There is controversy as to whether or not dopamine transporter scans (DaTSCAN) are normal or mildly abnormal in primary orthostatic tremor (POT), which at best responds only partially to a variety of medications; clonazepam being the current initial treatment of choice. One study of people with orthostatic tremor using DaTSCAN showed that there was a dopaminergic deficit in the brain, like in Parkinson’s disease. However, a subsequent study using the same technique found no abnormality. Consequently, Trocello and colleagues performed DaTSCANs on 12 patients with primary orthostatic tremor and 12 healthy age matched control subjects. The results showed no differences between the two groups, indicating that patients with primary orthostatic tremor probably have normal nigro-striatal dopaminergic pathways. As 8 of the 12 patients had a history of orthostatic tremor stretching for over a decade it is likely that this is a correct finding.
A peripheral neuropathy occurs when there is damage to the nerves in the limbs. It can be associated with an action tremor and typically occurs in patients with chronic inflammation of their peripheral nerves, where the inflammation damages the myelin coat of the nerves. This is known as a demyelinating neuropathy. The mechanism of the tremor caused by a peripheral neuropathy was first shown by NTF trustee, Dr Peter Bain.

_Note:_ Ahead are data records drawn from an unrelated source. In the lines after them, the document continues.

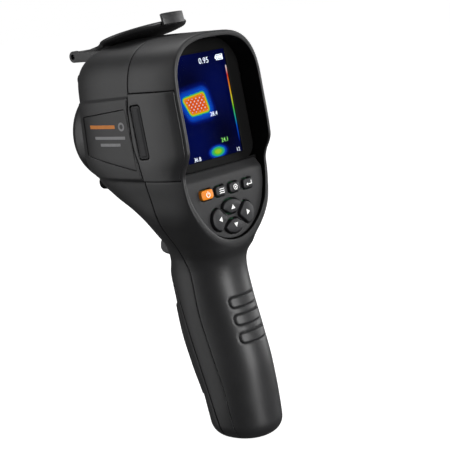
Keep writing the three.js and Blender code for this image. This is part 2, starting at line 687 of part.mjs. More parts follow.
function batterySpring() {
  const end = CELL.length / 2;
  const turns = [];
  for (let i = 0; i <= 32; i += 1) {
    const turn = (i / 32) * 3 * 2 * Math.PI;
    turns.push(new THREE.Vector3(3 * Math.cos(turn), 3 * Math.sin(turn), -end - 2.8 + (i / 32) * 2.1));
  }
  const wire = new THREE.Shape(Array.from({ length: 5 }, (_, i) => {
    const angle = (i / 5) * 2 * Math.PI;
    return new THREE.Vector2(0.25 * Math.cos(angle), 0.25 * Math.sin(angle));
  }));
  const path = new THREE.CatmullRomCurve3(turns);
  return alongGrip(new THREE.ExtrudeGeometry(wire, { steps: 36, bevelEnabled: false, extrudePath: path }));
}

function batteryContact() {
  const end = CELL.length / 2;
  return gripBox([-4, -4, end + 3.6], [4, 4, end + 4.4]);
}

function usbSocket() {
  return cut(
    boxBetween([-33.6, 14.6, 166.5], [-28.6, 17.6, 174.5]),
    boxBetween([-40, 15.1, 167], [-29.4, 17.1, 174]),
  );
}

function cardSocket() {
  return cut(
    boxBetween([-33.6, 16, 178], [-20, 18, 192]),
    boxBetween([-40, 16.5, 178.6], [-21, 17.5, 191.4]),
  );
}

// ---- assembly ----------------------------------------------------------------------------------

function piece(name, shape, material) {
  const geometry = shape.isBufferGeometry ? shape : geometryOf(shape);
  const mesh = new THREE.Mesh(geometry, new THREE.MeshStandardMaterial(MATERIALS[material]));
  mesh.name = name;
  return mesh;
}

function faceGroup() {
  const face = new THREE.Group();
  face.position.copy(FACE_ORIGIN);
  face.rotation.x = Math.PI / 2 - FACE_LEAN;
  face.add(piece("keypad_panel", keypadPanel(), "housing"));
  face.add(piece("display_window", displayWindow(), "window"));
  face.add(piece("lcd_panel", lcdPanel(), "screen"));
  for (const key of KEY_ROW) face.add(piece(key.name, keyCap(rowKeyOutline(key, 0)), key.material));
  for (const key of PAD_KEYS) face.add(piece(key + "_key", keyCap(padKeyOutline(key, 0)), "key"));
  const keypadBoard = boardWithParts(islandOutline(3, 9), -6.4, -5.2, [[0, -2, 6, 6, 1]]);
  face.add(piece("keypad_board", keypadBoard, "board"));
  const mainBoard = roundedRectangle(41, 58, 3, 0, 46);
  const chips = [[-8, 56, 14, 14, 1.4], [12, 40, 10, 12, 1.2], [-12, 32, 8, 8, 1], [14, 62, 6, 9, 1.6]];
  face.add(piece("main_board", boardWithParts(mainBoard, -15.6, -14, chips), "board"));
  return face;
}

function coverGroup() {
  const hinge = new THREE.Group();
  hinge.position.set(0, PIN.y, PIN.z);
  hinge.rotation.x = -COVER.openAngle;
  hinge.add(piece("lens_cover", lensCover(), "trim"));
  return hinge;
}

const camera = new THREE.Group();
camera.add(piece("front_shell", frontShell(), "housing"));
camera.add(piece("rear_shell", rearShell(), "housing"));
camera.add(piece("display_bezel", displayBezel(), "bezel"));
camera.add(piece("left_side_cover", sideCover(-1), "housing"));
camera.add(piece("right_side_cover", sideCover(1), "housing"));
for (const [name, low, high] of [["left_label_plate", -60, -20], ["right_label_plate", 20, 60]]) {
  const half = boxBetween([low, -60, 100], [high, 100, 240]);
  camera.add(piece(name, labelSpace(0.6, 1.2, GAP).intersect(half), "trim"));
}
camera.add(piece("port_cover", portCover(), "rubber"));
camera.add(piece("battery_cover", batteryCover(), "housing"));
camera.add(piece("lens_bezel", lensBezel(), "bezel"));
camera.add(piece("lens_barrel", lensBarrel(), "aluminium"));
camera.add(piece("ir_lens", irLens(), "germanium"));
camera.add(piece("ir_detector", irDetector(), "aluminium"));
camera.add(piece("shutter_motor", shutterMotor(), "steel"));
camera.add(piece("shutter_flag", shutterFlag(), "trim"));
camera.add(piece("viewing_camera", viewingCamera(), "trim"));
camera.add(piece("viewing_camera_window", viewingCameraWindow(), "window"));
const hingePin = cylinderAcross(PIN.radius, -PIN.halfLength, PIN.halfLength, PIN.y, PIN.z);
camera.add(piece("hinge_pin", hingePin, "steel"));
camera.add(piece("trigger", trigger(), "trim"));
const triggerPin = cylinderAcross(PIN.radius, -10, 10, TRIGGER.pivotY, TRIGGER.pivotZ);
camera.add(piece("trigger_pin", triggerPin, "steel"));
camera.add(piece("trigger_switch", triggerSwitch(), "trim"));
camera.add(piece("battery_holder", batteryHolder(), "trim"));
camera.add(piece("battery_cell", batteryCell(), "cell"));
camera.add(piece("battery_spring", batterySpring(), "steel"));
camera.add(piece("battery_contact", batteryContact(), "steel"));
camera.add(piece("usb_socket", usbSocket(), "steel"));
camera.add(piece("card_socket", cardSocket(), "steel"));
for (const place of SCREWS) camera.add(piece("housing_screw_" + place.name, screw(place), "steel"));
camera.add(faceGroup());
camera.add(coverGroup());

export default camera;
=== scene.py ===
"""The looks of the handheld thermal imaging camera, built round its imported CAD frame.

Shapes are worked out in millimetres in the row frame: +Z up the grip, +Y where the lens looks, +X to the
user's right, and the origin in the middle of the flat underside of the grip. build() turns them to metres.
"""

import math

import bmesh
import bpy
import numpy as np
from mathutils import Matrix, Vector
from mathutils.geometry import delaunay_2d_cdt


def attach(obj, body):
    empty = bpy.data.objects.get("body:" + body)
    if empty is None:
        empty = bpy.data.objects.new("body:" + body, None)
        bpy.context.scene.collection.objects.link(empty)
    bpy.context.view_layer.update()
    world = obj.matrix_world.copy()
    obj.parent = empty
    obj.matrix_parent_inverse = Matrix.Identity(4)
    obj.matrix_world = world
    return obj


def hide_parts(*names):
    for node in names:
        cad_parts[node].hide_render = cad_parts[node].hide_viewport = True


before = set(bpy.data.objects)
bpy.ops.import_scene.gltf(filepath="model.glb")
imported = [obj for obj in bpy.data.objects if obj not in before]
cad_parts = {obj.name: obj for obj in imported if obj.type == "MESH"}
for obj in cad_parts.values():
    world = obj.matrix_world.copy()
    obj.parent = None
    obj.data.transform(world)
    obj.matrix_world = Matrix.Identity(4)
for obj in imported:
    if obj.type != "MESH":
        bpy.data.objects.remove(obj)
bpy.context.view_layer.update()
MM = 0.001
FINE = 1.0  # coarser meshes while trying things

# ---- driving dimensions, the same as the CAD part's ----------------------------------------------

TOP = 226.6
FRONT_REACH = [(0, 22.5), (21, 25.5), (41, 32.1), (61, 37.1), (81, 39.1), (94, 40.4), (103, 38),
               (111, 37.8), (119, 41.6), (126, 45.8), (133, 53.6), (141, 66.6),
               (150, 75.6), (159, 77), (TOP, 77)]
REAR_REACH = [(0, -18), (21, -16.9), (41, -15.4), (61, -11.5), (81, -6.6), (96, -4.4), (103, -4.9),
              (109.7, -7.9), (126, -7.6), (141, -5.9), (152, -5.5), (157, -7), (162, -10.1), (166, -11.4),
              (199, -9.2), (TOP, -7.7)]
HALF_WIDTH = [(0, 18.6), (20, 19.4), (96, 19.5), (103, 20.2), (109.7, 22.4), (119, 27.2), (126, 30.8),
              (133, 33.3), (141, 35), (151, 37), (163, 38), (TOP, 38)]
WIDEST_AT = [(0, 3.7), (20, 4.4), (41, 8.3), (61, 12.8), (81, 15.7), (96, 17), (109.7, 16.3), (126, 18),
             (141, 20), (151, 21), (163, 23), (TOP, 23)]
FRONT_SQUARENESS = [(0, 2.2), (103, 2.2), (126, 2.4), (141, 2.8), (151, 3.2), (166, 4.6), (TOP, 4.6)]
REAR_SQUARENESS = [(0, 2.2), (99, 2.2), (112, 3.3), (126, 3.8), (141, 3), (166, 2.4), (TOP, 2.4)]
PARTING_LINE = [(-5, -6), (6, -4.2), (30, -0.6), (51, 5.2), (75, 11), (98, 13.5), (103, 15.1), (113, 17),
                (127, 19.5), (138, 19.7), (150, 20.3), (161, 21.5), (173, 24.4), (188, 24.5), (199, 23.3),
                (211, 22.9), (TOP + 5, 22.8)]
BASE_EDGE_RADIUS = 9
RIM_HALF_WIDTH = 33.4
RIM_U_CENTRE = 149
RIM_U_HEIGHT = 39.3
ARCH_START = 193
ARCH_SQUARENESS = 3
FRONT_EDGE_START = 201
FRONT_EDGE_SQUARENESS = 2.9
FACE_ORIGIN = Vector((0, -6, 141))
FACE_LEAN = math.radians(5)
SCREEN_WIDTH, SCREEN_HEIGHT, SCREEN_CENTRE, SCREEN_DEPTH = 43.2, 57.6, 46.4, -5.3
LENS_HEIGHT = 173.4
SIGHT_DROP = 17.5  # the small camera, below the lens
LATCH_START, LATCH_DROP = 83.2, 23.6  # a flat under the bezel for the cover's tab
BEZEL_RADIUS = 28.6
PIN_Y, PIN_Z, PIN_RADIUS = 90.5, 219.4, 1.5
EAR_RADIUS, EAR_INSIDE, EAR_OUTSIDE, EAR_ROOT = 3.3, 11.3, 15.3, 60
COVER_ARM, DISC_RADIUS, COVER_THICKNESS, COVER_DOME = 46, 25, 2.8, 0.7
COVER_OPEN_ANGLE = math.radians(11.5)
SEAM_SLOPE, SEAM_AT_BASE, BATTERY_COVER_TOP, COVER_CORNER = 0.28, 4, 88, 7
BAND_BOTTOM, BAND_TOP, BAND_PROUD = 151.8, 199.3, 0.9
CHEEK = [(10, 151), (62, 151.5), (69.5, 158), (70.5, 166), (69, 196.5), (10, 199.3)]
LABEL = [(63.4, 165.6), (63, 187.6), (26, 191.6), (22.7, 157.5)]
PORT_Y, PORT_Z, PORT_WIDTH, PORT_HEIGHT, PORT_LEAN = 17.6, 178.6, 7, 29, math.radians(5)
TRIGGER_HALF, TRIGGER_TOP, TRIGGER_BOTTOM = 7, 122.5, 101.6
SCREWS = [(25, 207), (24, 148.5)]
SCREW_WELL_RADIUS, SCREW_WELL_END = 3.0, 31

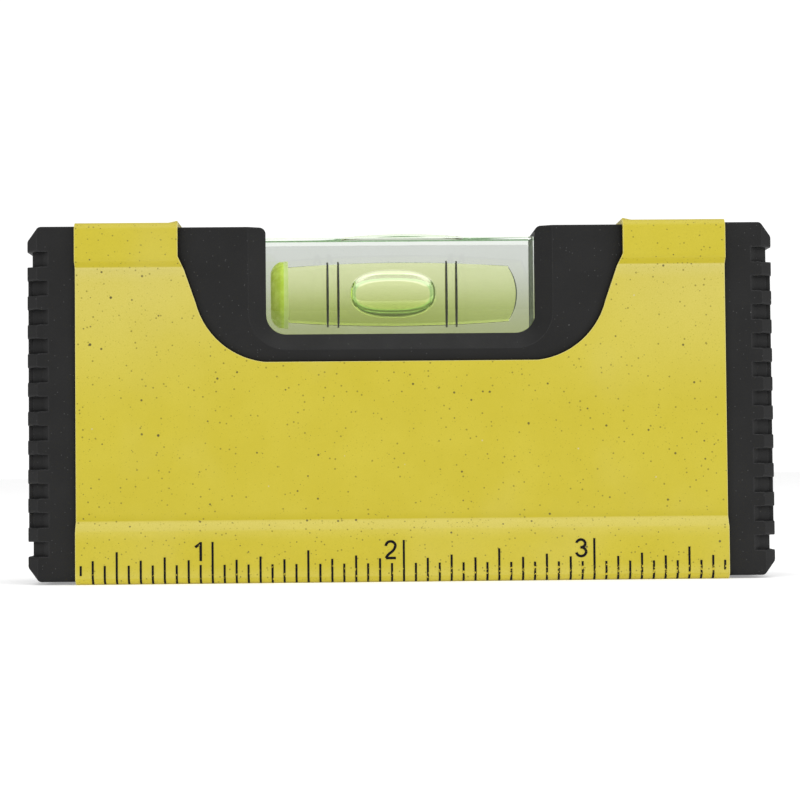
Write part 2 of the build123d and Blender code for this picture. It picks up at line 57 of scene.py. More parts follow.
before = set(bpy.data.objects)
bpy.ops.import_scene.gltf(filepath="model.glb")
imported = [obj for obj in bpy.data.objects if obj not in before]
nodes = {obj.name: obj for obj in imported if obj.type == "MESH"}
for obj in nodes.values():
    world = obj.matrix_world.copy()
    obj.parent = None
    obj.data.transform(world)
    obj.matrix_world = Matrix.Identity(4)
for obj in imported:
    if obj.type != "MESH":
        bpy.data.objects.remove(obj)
cad_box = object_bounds()
scene = bpy.context.scene


# ---------------------------------------------------------------- vial sizes, in mm

block_low, block_high = (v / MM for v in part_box("vial_block"))
liquid_low, liquid_high = (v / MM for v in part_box("vial_liquid"))
seal_low, seal_high = (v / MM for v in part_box("plug_seal"))
bubble_low, bubble_high = (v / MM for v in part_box("bubble"))
bubble_middle = (bubble_low + bubble_high) / 2
bubble_half = (bubble_high - bubble_low) / 2

CAD_LIQUID_GAP = 0.03
FILL_GAP = 0.02
SEAL_GAP = 0.02
DOME_LENGTH = 1.2
VIAL_Z = (seal_low.z + seal_high.z) / 2
BARREL_LEFT = liquid_low.x
BARREL_TIP = liquid_high.x + CAD_LIQUID_GAP
BARREL_RIGHT = BARREL_TIP - DOME_LENGTH
BARREL_RADIUS = (liquid_high.z - liquid_low.z) / 2 + CAD_LIQUID_GAP
# How much the barrel narrows from its middle to where the dome begins
BARREL_DROP = 0.54
BARREL_MIDDLE = (BARREL_LEFT + BARREL_RIGHT) / 2
ARC_RADIUS = ((BARREL_RIGHT - BARREL_MIDDLE) ** 2 + BARREL_DROP**2) / (2 * BARREL_DROP)
BARREL_STEPS = 40
DOME_STEPS = 16
TURN_SIDES = 128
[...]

Neuropathic tremor responds poorly to medication and so it is of great interest that recently Breit and colleagues reported the effects of DBS on a 72 year old patient with tremor resulting from a neuropathy. The patient’s tremor was very disabling and did not respond to medication. The patient underwent bilateral ventralis intermedius (Vim) nucleus DBS. This resulted in a 30% improvement in the patient’s tremor that was maintained one year after surgery. However, the patient’s peripheral nerve damage and gait continued to deteriorate and increased stimulation resulted in temporary worsening of speech and gait.
Nevertheless, even though this patient’s response was only partial, the result is still encouraging.
There has been a lot of debate about the pros and cons of DBS compared to thalamotomy (where a small burn is made in the same area of the brain that would otherwise be used for stimulation) for the treatment of tremor.
In 2000 Schuurman and colleagues (a group of Dutch neurologists and neurosurgeons) published the results, obtained six months after surgery, of a study comparing the effects of thalamotomy with thalamic stimulation. Forty-five of these patients had Parkinson’s, thirteen had ET and ten had multiple sclerosis (MS) associated tremor. The results at that time showed that the two procedures were equally effective at decreasing tremor but that thalamic stimulation was associated with greater functional improvement in the patients (i.e. their ability to perform their daily activities).
Recently the same group reported the results obtained five years after surgery from 48 of the original 68 patients. The ‘long term’ results show that thalamic stimulation continued to provide greater functional gains for the patients compared to thalamotomy; although, both thalamotomy and thalamic stimulation procedures suppressed tremors to an equal degree in patients with Parkinson’s.
However, a diminished beneficial effect of DBS over time was detected in 50% of the patients with ET and there was no functional advantage of stimulation over thalamotomy for the ET patients.
A decreased beneficial effect of stimulation over time was also detected in 50% of the patients with MS tremor and stimulation was less effective than thalamotomy at suppressing MS tremor in the long-term.
These long term results are most interesting, as this study shows that further investigation of the long term effects of thalamic lesion surgery (i.e. making a small burn in the thalamus) versus stimulation of the thalamus in patients with disabling ET and MS tremors need to be performed.